Formation de grès. – Cette formation constitue le trait le plus saillant de la géologie de l’Afrique australe. Les couches sont horizontales en un grand nombre de localités, et atteignent une puissance de 2.000 pieds environ. Le caractère du grès varie ; la roche contient peu de matière terreuse, mais elle est souvent tachetée par du fer ; certains bancs ont le grain très fin et sont tout à fait blancs ; d’autres sont aussi compacts et aussi homogènes que du quartzite. En certains endroits j’ai observé une brèche de quartz dont les fragments étaient presque entièrement fondus dans une pâte siliceuse. Il existe des veines de quartz larges et très nombreuses qui renferment souvent de grands cristaux parfaitement développés, et il est évident que dans presque toutes les couches une quantité importante de silice s’est déposée par solution. Parmi ces variétés de quartzite, la plupart offrent exactement l’aspect de roches métamorphiques ; mais, comme les couches supérieures sont aussi siliceuses que celles de la base et que les contacts avec le granite sont tout à fait normaux dans tous les points que j’ai pu observer, il me semble difficile de croire que ces couches de grès aient été exposées à l’action de la chaleur. J’ai constaté en plusieurs points, sur les lignes de contact entre ces deux grandes formations, que le granite était décomposé à la profondeur de quelques pouces et qu’il était remplacé soit par une mince couche d’un schiste ferrugineux, soit par une couche, épaisse de 4 ou 5 pouces, constituée par les cristaux du granite recimentés et sur laquelle reposait immédiatement la grande masse de grès.

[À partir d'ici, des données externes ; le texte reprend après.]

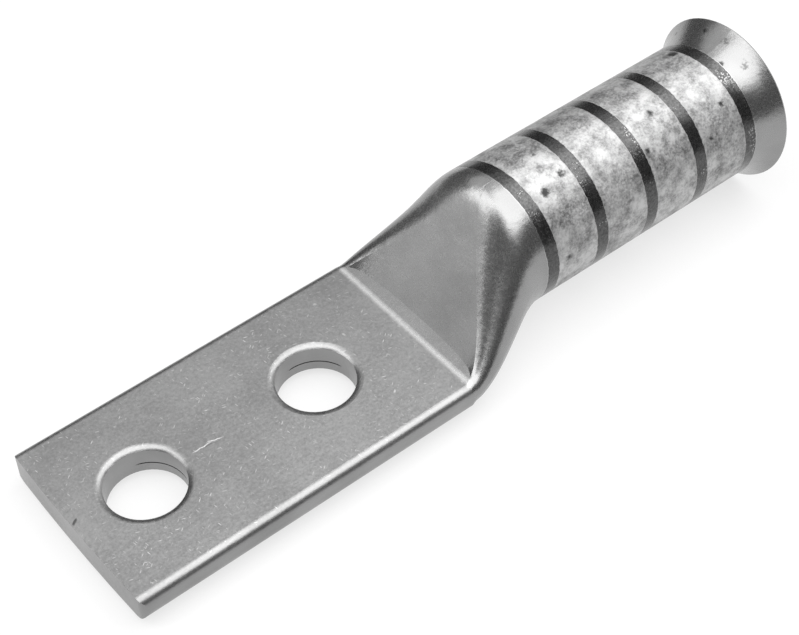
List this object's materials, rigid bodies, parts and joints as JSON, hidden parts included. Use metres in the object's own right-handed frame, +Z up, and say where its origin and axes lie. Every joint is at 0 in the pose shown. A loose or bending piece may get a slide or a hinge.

M. Schomburgh a décrit une grande formation de grès du Brésil septentrional qui repose sur le granite et ressemble d’une manière remarquable, sous le rapport de la composition et sous celui de la forme extérieure de la contrée, à cette formation du cap de Bonne-Espérance. Les grès des grands plateaux de l’Australie orientale, qui reposent aussi sur le granite, diffèrent de ceux dont nous venons de parler parce qu’ils sont moins siliceux. On n’a pas découvert de fossiles dans ces trois vastes dépôts. J’ajoute enfin que je n’ai vu aucun caillou roulé provenant de roches amenées d’une grande distance au cap de Bonne-Espérance, sur les côtes orientales et occidentales de l’Australie, ni à la Terre Van Diemen. Dans l’ile septentrionale de la Nouvelle-Zélande j’ai observé de grands blocs de greenstone, mais je n’ai pas eu l’occasion de déterminer si la roche dont ils avaient été détachés se trouvait à une grande distance de ce point.